I just wanted to make a small correction to Ted Rall's column ["The failed seduction of John McCain," Politics, June 17].

In it he states that the last cross-party ticket was in 1796. Well, having studied American history in detail, I need to bring to your attention that the last cross-party ticket was actually in 1864 with Lincoln-Johnson. Though we often read that the two ran on a Union ticket, this was only a superficial formality with the goal of reintegrating the Democratic Party back into the politics of the greater Union with the end of the Civil War in sight. Lincoln was really a Republican, and Johnson was really a Democrat.
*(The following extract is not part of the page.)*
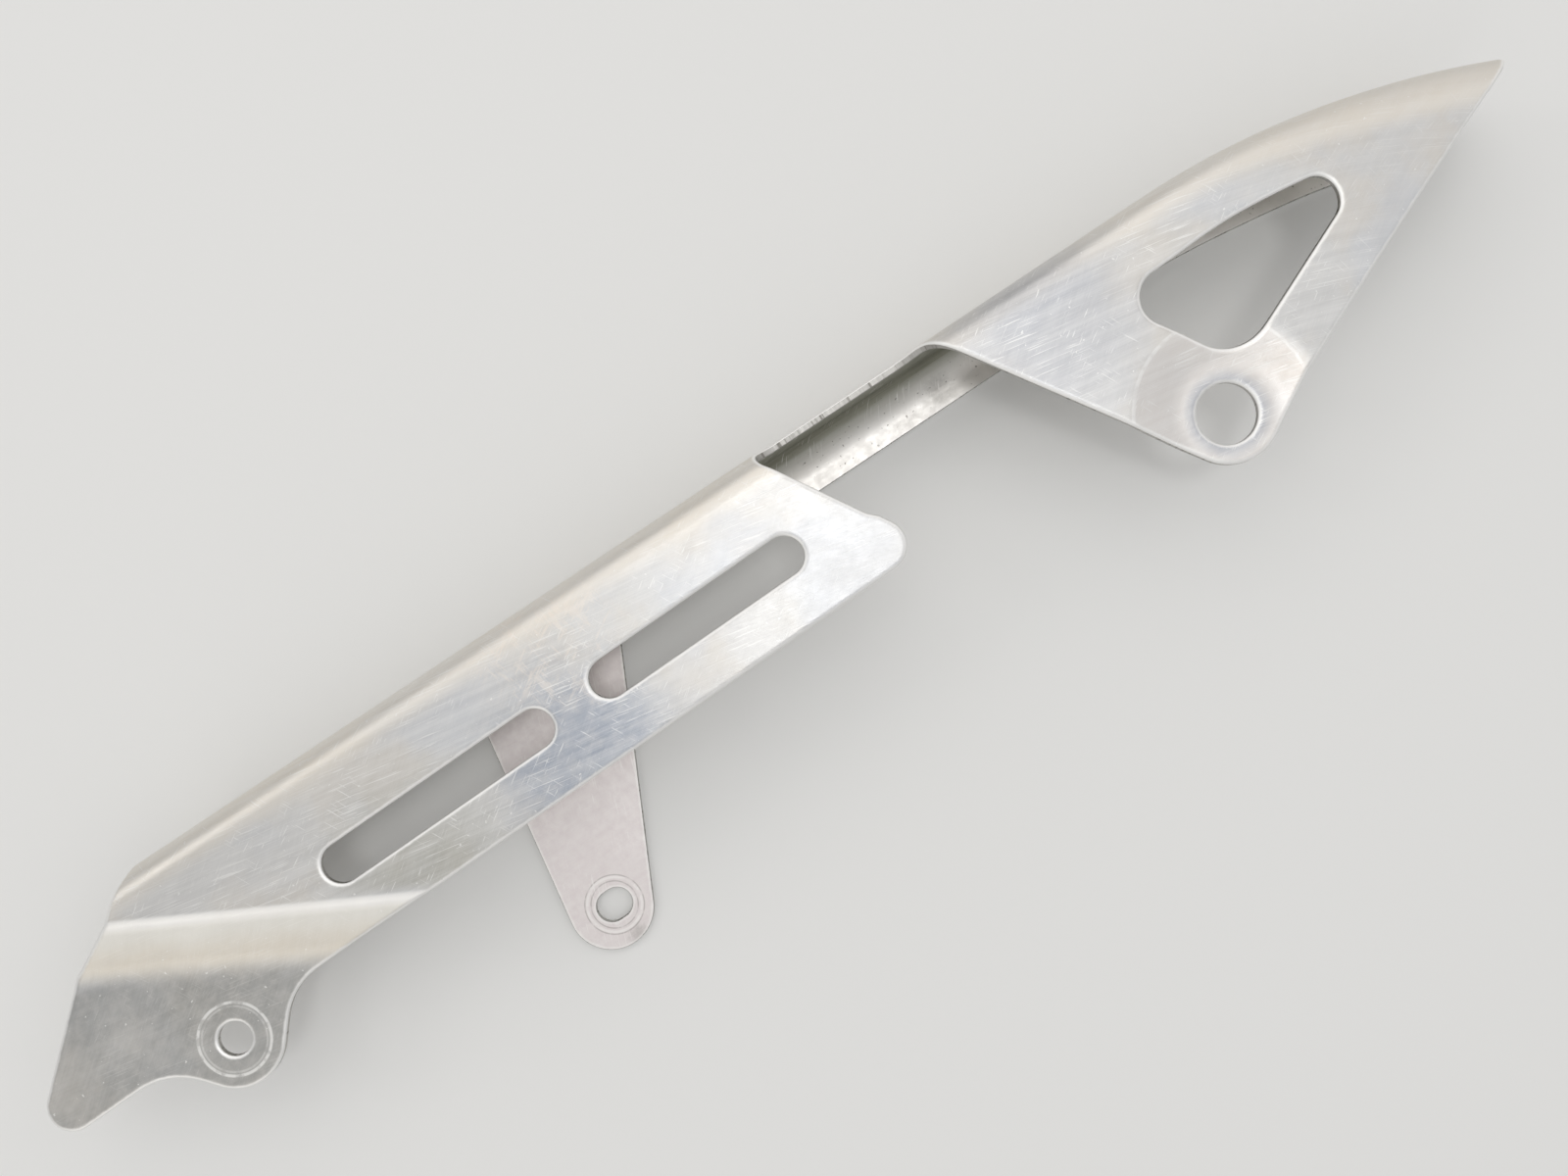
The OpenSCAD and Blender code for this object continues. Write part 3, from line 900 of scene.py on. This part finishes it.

The country knew this, which is why the Republican-controlled Congress flipped out when Lincoln "bit the bullet," so-to-speak.

-- Alex Twist

Via the Internet

Her favorite page

I eagerly turn to Consumer Correspondent every week, as I would not want to miss a single letter by Kenneth Cleaver. Regularly I cut out Consumer Correspondent to share it with a number of people who also appreciate the wit. Keep that poignancy, humor and social commentary coming. It is easily my favorite page in the Independent.

-- Janice E. Black

Colorado Springs


In last week's issue, Leslie Yoder was identified as the assistant director of finance for the Humane Society of the Pikes Peak Region. She is actually the director of operations. The Pikes Peak group held a contract for animal control with the City of Colorado Springs for 53 years until the city awarded the contract to the Colorado Humane Society last year.